Alan Colmes Still "Working on" Pilot For Fox
Imus shared with his guest old friend Alan Colmes an e-mail he had just received from Fox's own Neil Cavuto. The e-mail read, simply, "I'm going to kill you."
Colmes happily took it to the next level by adding that in order to do so, Cavuto would have to first get his arms over his huge head. "Uh oh, I'm getting an e-mail now," said Colmes. "It's not pretty."
What is pretty, however, is the nude photo newly-elected Massachusetts Senator Scott Brown took in the early 1980s for Cosmo Magazine. Did we mention he's a Republican?
"Imagine it had been a liberal woman who had posed naked for a magazine," said Colmes. "Could she ever get elected?"
That point is entirely moot, Imus observed, because nobody wants to see any Democratic woman with her clothes off, ever. "Democrats are about the issues," Colmes protested. "They're about moving the country forward."
Unlike, say, Colmes's career, which has been immobile following his 2008 departure from Fox News's "Hannity & Colmes." Sean Hannity now hosts the program, "Hannity," which drew 7 million viewers the night of last week's special election in Massachusetts.
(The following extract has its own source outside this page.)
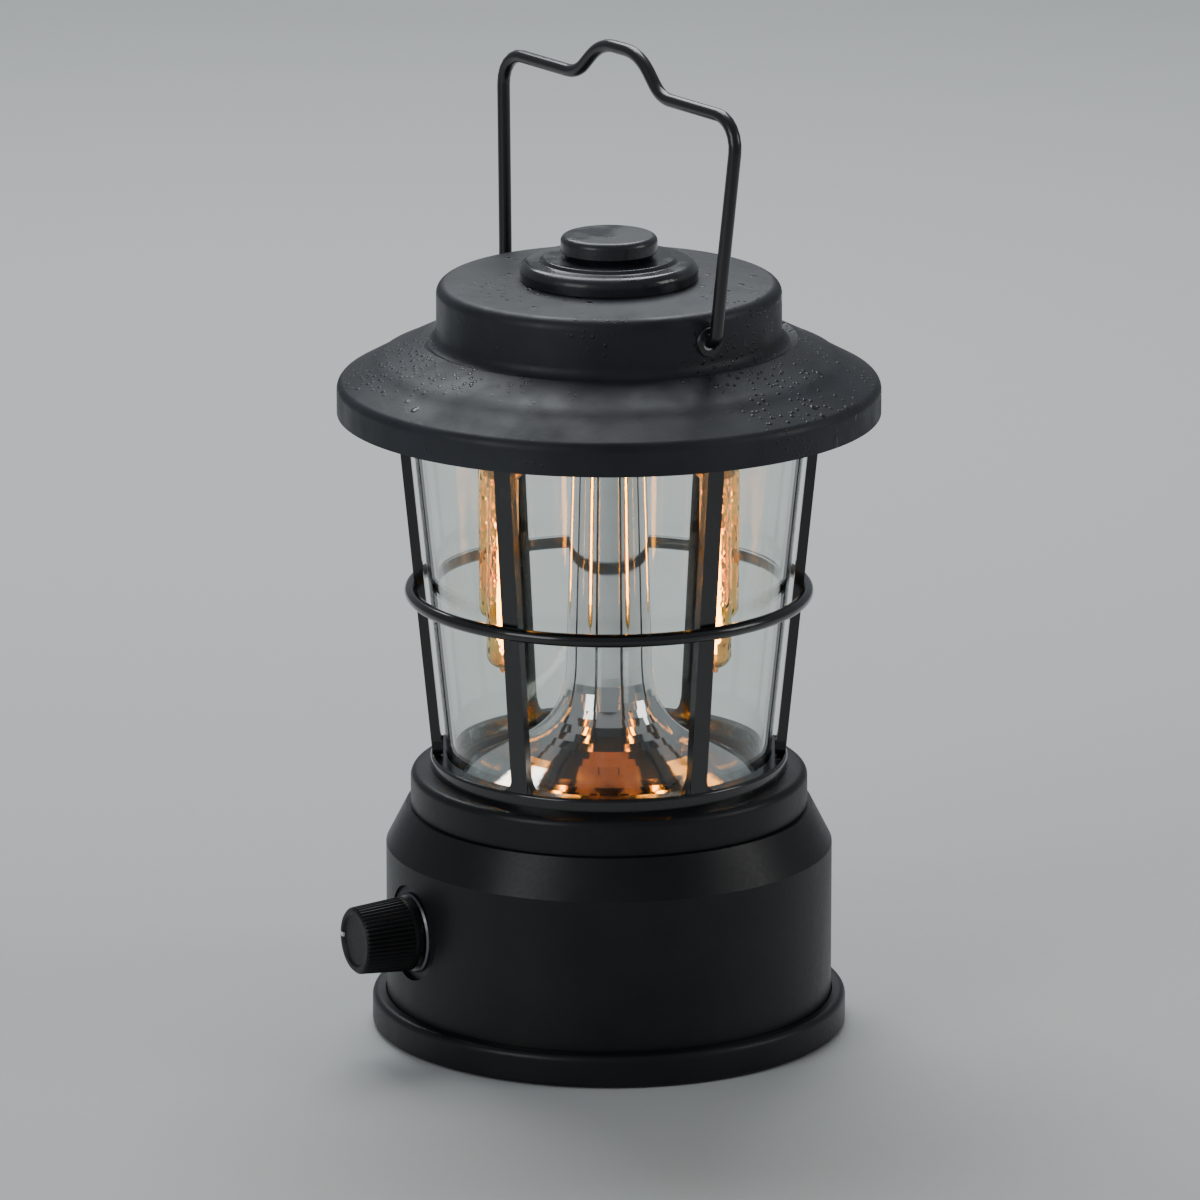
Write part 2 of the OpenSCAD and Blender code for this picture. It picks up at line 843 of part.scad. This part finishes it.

"You were once a part of that," Imus made sure to tell his guest.
Colmes believes last week's Republican victory in Massachusetts might actually help the Democrats change course before the 2010 midterm elections later this year.
"Obama is bringing Plouffe back, which I think is a good move," said Colmes, referring to the President's 2008 campaign manager who is widely credited with running the hyper-organized campaign that landed Obama in office.
"The Republicans are throwing these very smug 'I Told You So' parties," Colmes continued. "This is more about Massachusetts. This is about a very insular place that already had health care, that didn't want to have its tax dollars go to other states for additional health care."
Anti-incumbency fever, he continued, is high, and would affect any party in power. Though he's a big fat liberal, Colmes thinks Obama needs to fulfill his promises,like closing Guantanamo and getting out of Afghanistan, and be more forceful on health care.
"Take the Senate bill, get it passed in the House, make Pelosi understand that they're not going to be able to reconfigure the bill with only 59 votes in the Senate," he said.
Imus paid his guest a rare compliment, saying how much he enjoyed watching Colmes and his sister-in-law Monica Crowley on "The O'Reilly Factor" each week.
"But she's dead wrong," Imus said. "As are you."